The Jewish Cardinal
Capsule Review (rough draft) by John Demetry
"I am a living provocation to reflect on Christ and the Gospel!" declares Jean-Marie Lustiger (Laurent Lucas) in The Jewish Cardinal. He radically explicates his identity after the Catholic press mischaracterizes him as a "convert" from Judaism in the announcements of his appointment as Bishop of Orleans by John Paul II. Rising to the ranks of Cardinal and trusted adviser of the Pope, Lustiger becomes embroiled in the torrent of identity politics--the fall of Communism and the rise of Holocaust denial--even as he embodies the wounded hope of Christian faith (which he encountered in the King of Love as a 14-year-old persecuted Polish Jew during WWII).
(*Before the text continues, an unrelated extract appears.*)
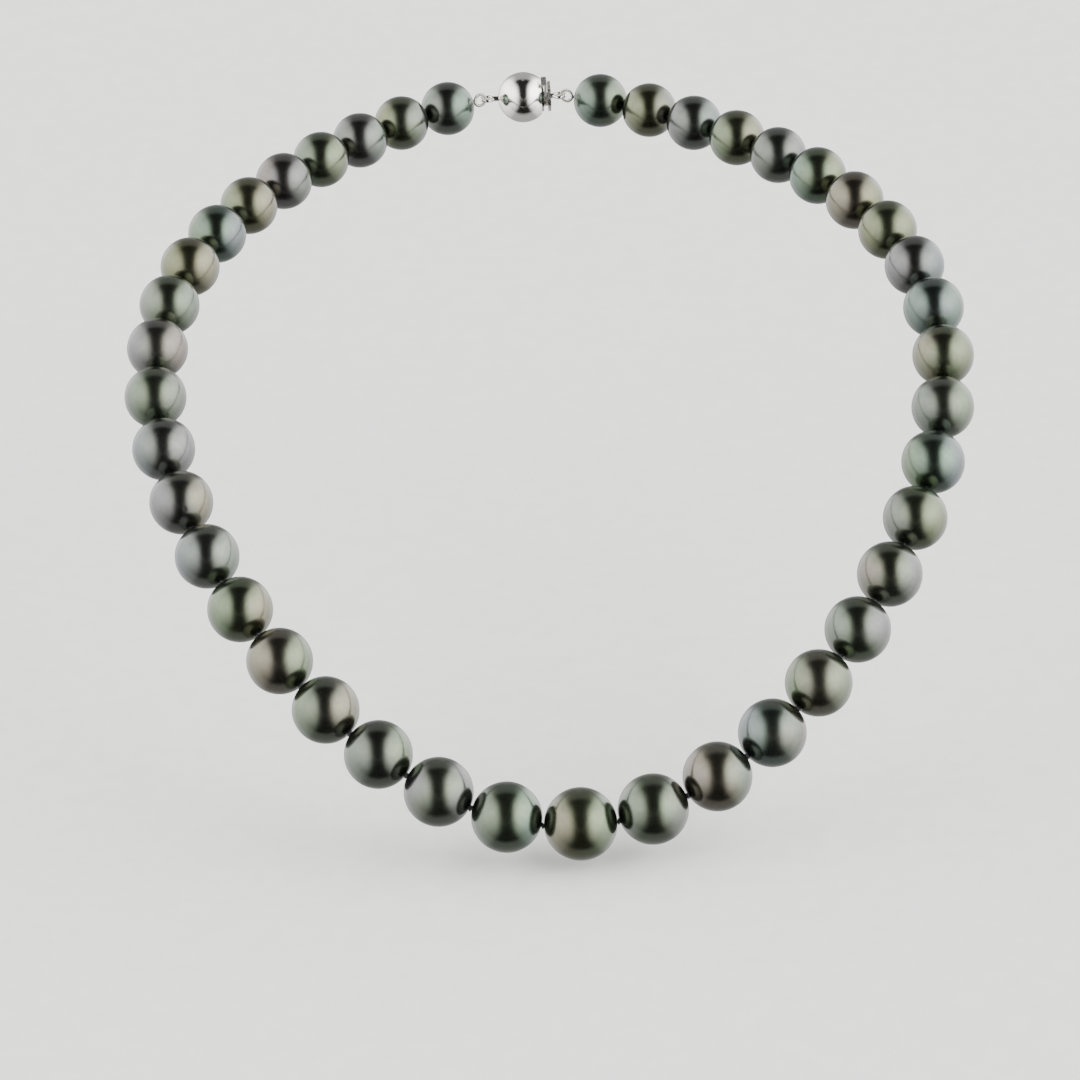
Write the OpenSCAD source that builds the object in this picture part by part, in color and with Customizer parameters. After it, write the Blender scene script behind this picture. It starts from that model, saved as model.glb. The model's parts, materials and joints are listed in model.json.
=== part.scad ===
// Graduated dark pearl necklace, in the shape it takes when worn, with a push-in ball clasp.
// The front is at -Y, the nape and the clasp at +Y, up is +Z, and "left" means -X.
// The origin is where the clasp ball rests on the nape. All sizes are in millimetres.

/* [Pearls] */
// Diameter of the centre pearl, the largest
centre_pearl_d = 11.2; // [10.6:0.1:11.6]
// Diameter of the last pearl on each side, next to the clasp
end_pearl_d = 8.9; // [8.6:0.1:9.4]
// How the diameters fall towards the clasp: 1 is evenly, less is fastest near the centre
size_falloff = 0.65; // [0.5:0.05:1]
// Pearls on each side of the centre pearl
pearls_per_side = 20; // [18:1:21]
// Diameter of the hole drilled through each pearl
bore_d = 0.9; // [0.8:0.1:1]

/* [Stringing] */
// Space between neighbouring pearls, filled by a knot
knot_gap = 0.35; // [0.3:0.05:0.5]
// Diameter of the silk thread
thread_d = 0.64; // [0.5:0.02:0.7]
// Diameter of a knot
knot_d = 1.2; // [1.1:0.1:1.3]
// Thickness of a knot along the thread
knot_t = 0.2; // [0.16:0.02:0.2]
// Length of the gimp loop between a clasp ring and its pearl
gimp_length = 2.2; // [2.1:0.1:2.4]

/* [Clasp] */
// Diameter of the clasp ball
ball_d = 8.4; // [8.2:0.1:8.6]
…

Directed by Ilan Duran Cohen with French fluidity, fleetness and complexity, The Jewish Cardinal explores the meaning of Lustiger's identity "provocation" by evoking both Catholic compassion and Jewish ecumenicism in characterizations by, respectively, Pascal Greggory and Bruno Todeschini--icons together again after the epochal Those Who Love Me Can Take the Train (1999). Finally, Aurelien Recoing's charismatic and savvy Pope John Paul II ends his screen time with a gesture--containing the entire mystery and burden of human history in a teardrop--that can only be called: saintly. Don't miss its limited run at Cinema Village.